La frazione di Pianello di Ostra ha pagato il pegno più drammatico, ma le vittime avrebbero potuto essere molte di più, compreso Enrico Raffaeli: “Se non mi fossi aggrappato alla recinzione di quella finestra al primo piano, l’onda mi avrebbe travolto e portato via come le decine di auto, trasportate come giocattoli dalla furia d’acqua e fango. L’alluvione è partita due ore prima a monte, oltre Serra de’ Conti (un comune a est, verso l’interno, ndr), 15-20 km da qui, e stava correndo giù verso di noi, ma nessuno ci ha avvisato.
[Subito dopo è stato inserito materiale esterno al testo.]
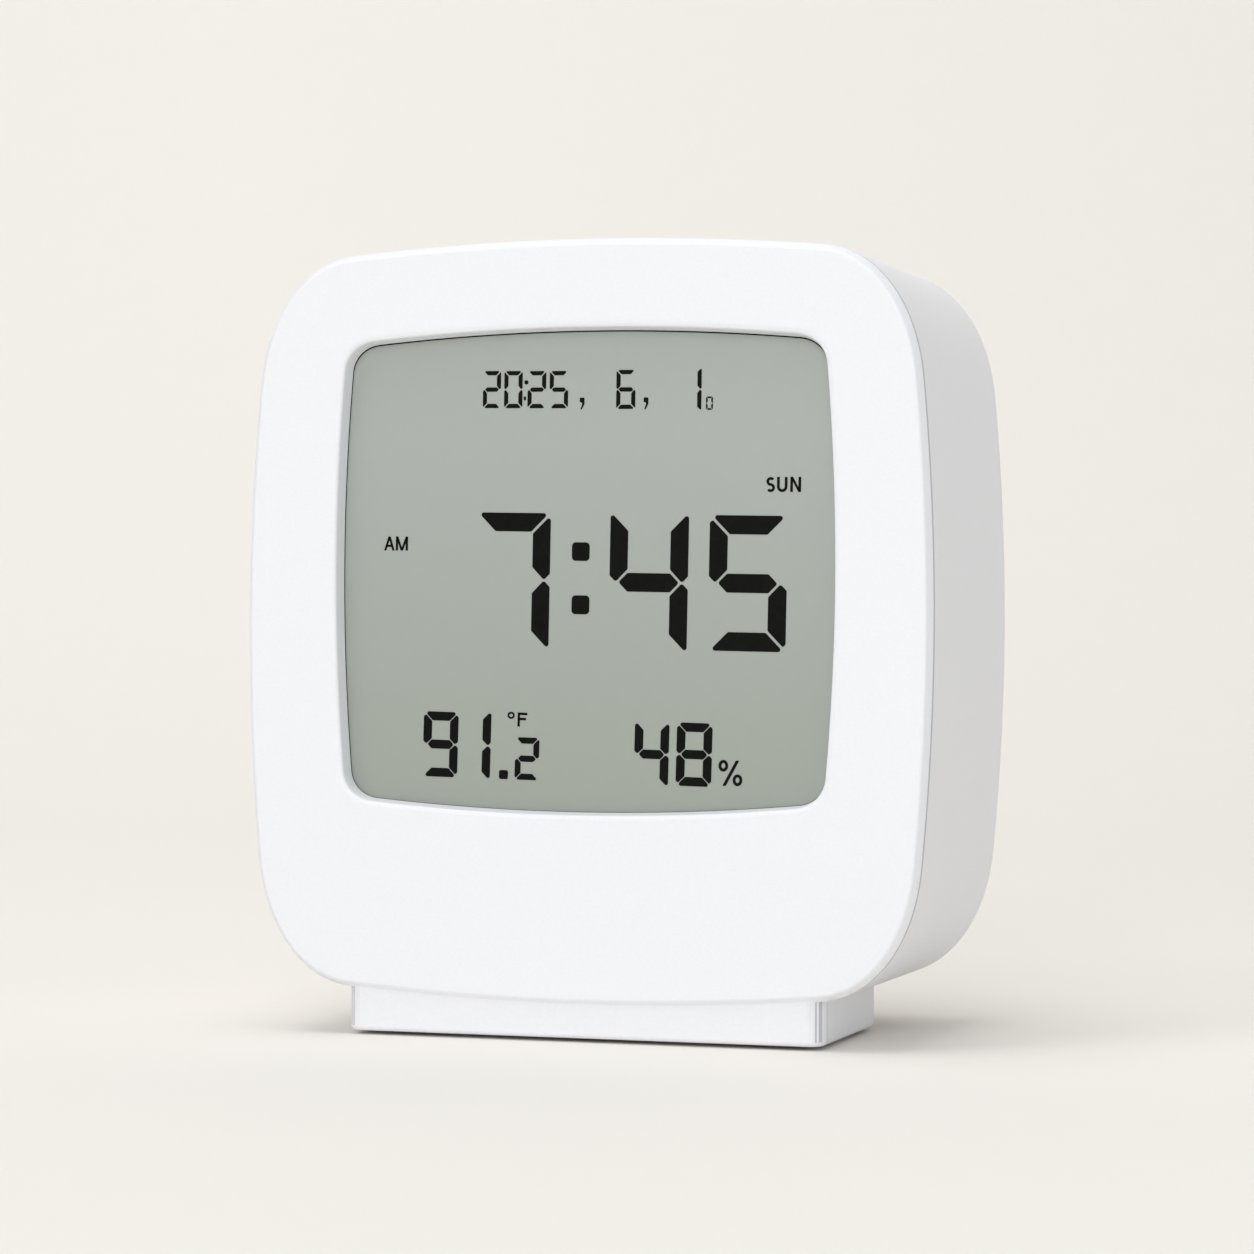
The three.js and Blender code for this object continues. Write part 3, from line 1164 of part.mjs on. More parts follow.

Ero uscito per salvare il cane che era uscito e temevo potesse venir travolto. Soccorsi? Non abbiamo visto nessuno, solo i vigili del fuoco di passaggio verso altri interventi per salvare chi era ancora intrappolato. Se non ci fossero venuti in soccorso alcuni volontari dai comuni vicini saremmo rimasti soli a spalare qui”.